Если говорить о туризме, то в 1967 году я был поражен неожиданным успехом моей, казавшейся тогда авантюрной, попытки беспутевочного отдыха на турбазах Прибалтики. Используя свой опыт деловой переписки, разослал им с десяток нижайших просьб забронировать мне места на несколько дней в каждой по своему графику, да еще в июле. «Какой же ты наглый!» – стыдил я себя. Но они это сделали, предлагая только в нескольких случаях другие дни, а также попросили подтвердить свой приезд за неделю.
Желание самостийно путешествовать появилось с первых горных походов по Кавказу с их разношерстным составом, жестким графиком, нередко грубыми инструкторами, хотя среди них и попадались очень приятные исключения. Все неприятное перекрывалось красотой мест, по которым они, какими бы ни были, нас водили. Но уже в третий отпуск (1966 год) мы с приятелем Романом из Питера отправились на Кавказ сами с купленной мною «по блату» польской палаткой. Мы совершили замечательный поход из Теберды в Сухуми, присоединяясь по пути к разным группам, приобретая в пути новых знакомых и друзей и впервые наслушавшись у костров бардовских песен, которыми я затем «заболел» на всю жизнь. Привычка отдыхать и путешествовать «по-своему» становилась тогда среди образованной публики массовой. Во-первых, это был способ уйти от контроля властей разного уровня в повседневной жизни и на работе, да и от семейной рутины. А во-вторых, это был также способ испытать себя на природе, усвоив непростые приемы выживания в пути – тяжелые рюкзаки, костровая и палаточная жизнь и прочие «радости» походного быта.
Привычка к такой жизни еще более укрепилась в годы «слиянской эпопеи». Вот уже скоро 40 лет в лесу на слиянии рек Северский Донец и Оскол, что на границе Донецкой и Харьковской областей Украины (поблизости от г. Святогорска), каждое лето с мая по сентябрь стоят десятки палаточных лагерей (на группу, семью, одного). И сюда каждые выходные и в отпуска приезжают вот уже три поколения «туриков» Донецка и близлежащих городов, чтобы испытать удовольствия лесной и речной жизни. Стоит сказать, что этот удивительный феномен – осколок советского андерграунда и образец лесного коллективизма – сохранился во многих других «слияниях» б. Союза, и заслуживает особого исследования. На донбасском Слиянии много лет стояла и моя палатка, здесь рос и закалялся сын, и мы приобретали, в дополнение к походному, также опыт оседлого лесного быта.

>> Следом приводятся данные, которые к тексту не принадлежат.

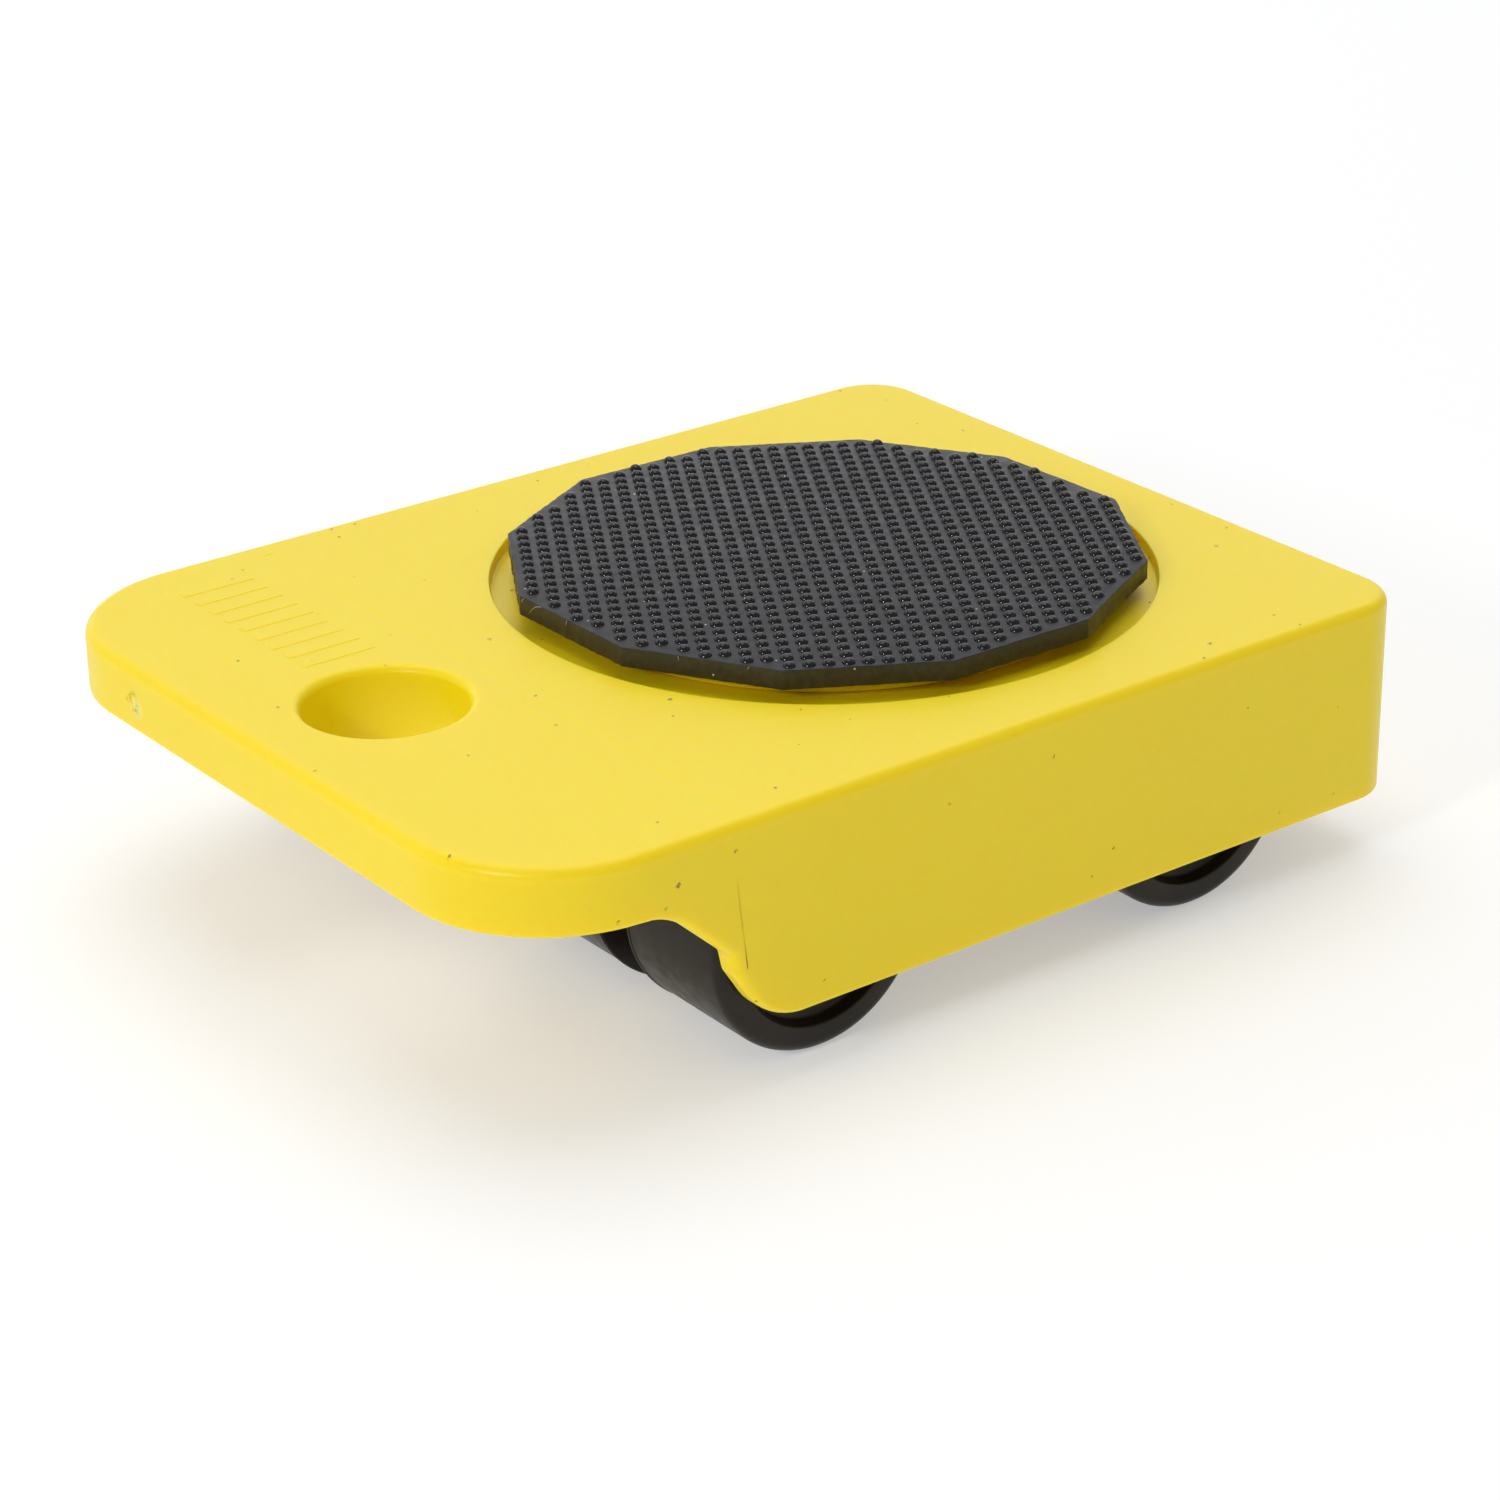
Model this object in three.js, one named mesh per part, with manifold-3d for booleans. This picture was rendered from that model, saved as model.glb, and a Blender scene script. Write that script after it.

(В разделе III «этой книги можно зайти на большой фотоочерк о Слиянии дома и в диаспоре, размещенный в Google Photo).
А потом начались наши с Димой, а однажды даже его с Леночкой, замечательные байдарочные походы в составе группы донецких математиков и речных профессионалов по рекам и озерам средней полосы России.
Ну и как не сказать о многочисленных командировках по огромному Союзу с непременным присоединением к ним туристских вылазок? Разумеется, не уведомляя начальство и никогда не оставляя дома спасительный кипятильник и кружку. Если, к примеру, в Ленинград, то – в Карелию и на Соловки; если в Тбилиси, то – в Боржоми и Бакуриани; если в Вильнюс, Ригу или Таллинн, то в их окрестности, к примеру, из Вильнюса в Тракай или Каунас. Ну, а будучи во Львове, как не увидеть, переночевав в поезде, Закарпатье, да и родственников, проживавших в Хусте и Ужгороде? В подобных моих хитростях не было ничего исключительного – так полулегально путешествовало (разумеется, управляясь параллельно с работой) большинство людей с командировкой в кармане. Такая интенсивная туристская жизнь в общем-то компенсировала у многих тягу за кордон, и я часто удивлялся людям, которые яростно пытались пробиться, скажем, в Болгарию или Польшу, а особенно в полузападную Югославию, нередко расталкивая локтями сослуживцев, преодолевая такие барьеры, как профсоюз, райком партии, местный ОВИР, да и КГБ. Зачем, если в этой стране «есть все» и даже больше?